Cela peut être douloureux ou difficile parce qu’il n’est pas toujours facile d’agir en faveur de la personne que l’on aime. On est amené à faire, et déjà à dire, des choses auxquelles on n’est pas habitué et qui vont demander des efforts. Mais si l’on aime, on les fera bien plus facilement. Cependant, par ailleurs, on peut souffrir d’être dans l’impossibilité d’agit en faveur de l’autre. Je voudrais décrocher la lune pour toi, mais, en fait, ce que je fais est si peu de chose. Cette impuissance qui, souvent, est au cœur de l’amour peut être très douloureuse.
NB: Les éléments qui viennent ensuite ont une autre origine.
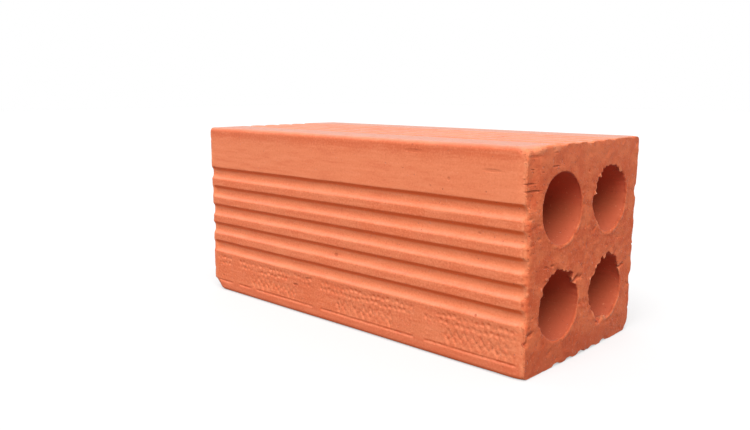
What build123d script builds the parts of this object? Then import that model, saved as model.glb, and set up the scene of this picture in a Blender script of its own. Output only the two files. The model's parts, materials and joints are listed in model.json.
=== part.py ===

Mais, l’amour ne s’épuise ni dans le « ressenti », ni dans le faire. Il n’est pas seulement dans le fait d’être touché parce que tu es touchant, ni dans le faire que je réalise « en ta faveur », l’amour est dans la relation, dans le fait de la communauté du ressenti et du faire.

Jésus a son vocabulaire pour dire cela : « Vous êtes en moi et moi en vous ». Matériellement cela n’a pas de sens, le vin est dans la bouteille, mais la bouteille n’est pas dans le vin, le bijou est dans la boite, mais la boite n’est pas dans le bijou. Mais spirituellement cela est possible et c’est en fait la seule manière véritable de dire l’amour : la communauté du ressenti et du faire se trouve dans la réciprocité : « Vous êtes en moi et moi en vous ».

Il faudrait prolonger longuement cette réflexion, qui reste sommaire. Mais, je voudrais conclure en insistant sur cette réalité décisive de notre foi de chrétiens. Nous sommes, avec Jésus, dans une relation d’amour. Il me touche et je lui dis : « Tu es touchant ». Infiniment touchant ! Et je lui dis aussi : « Tu me demandes de t’aimer en ‘gardant’ tes commandements. Tu veux que j’agisse selon ce que tu aimes. Donne-moi ton Esprit de vérité, ton Esprit d’amour ! »

Frères et sœurs, vivons cet amour du Seigneur. Et réalisons pleinement qu’il nous a aimés le premier et qu’il nous a aimés jusqu’au bout, jusqu’à donner sa vie pour nous.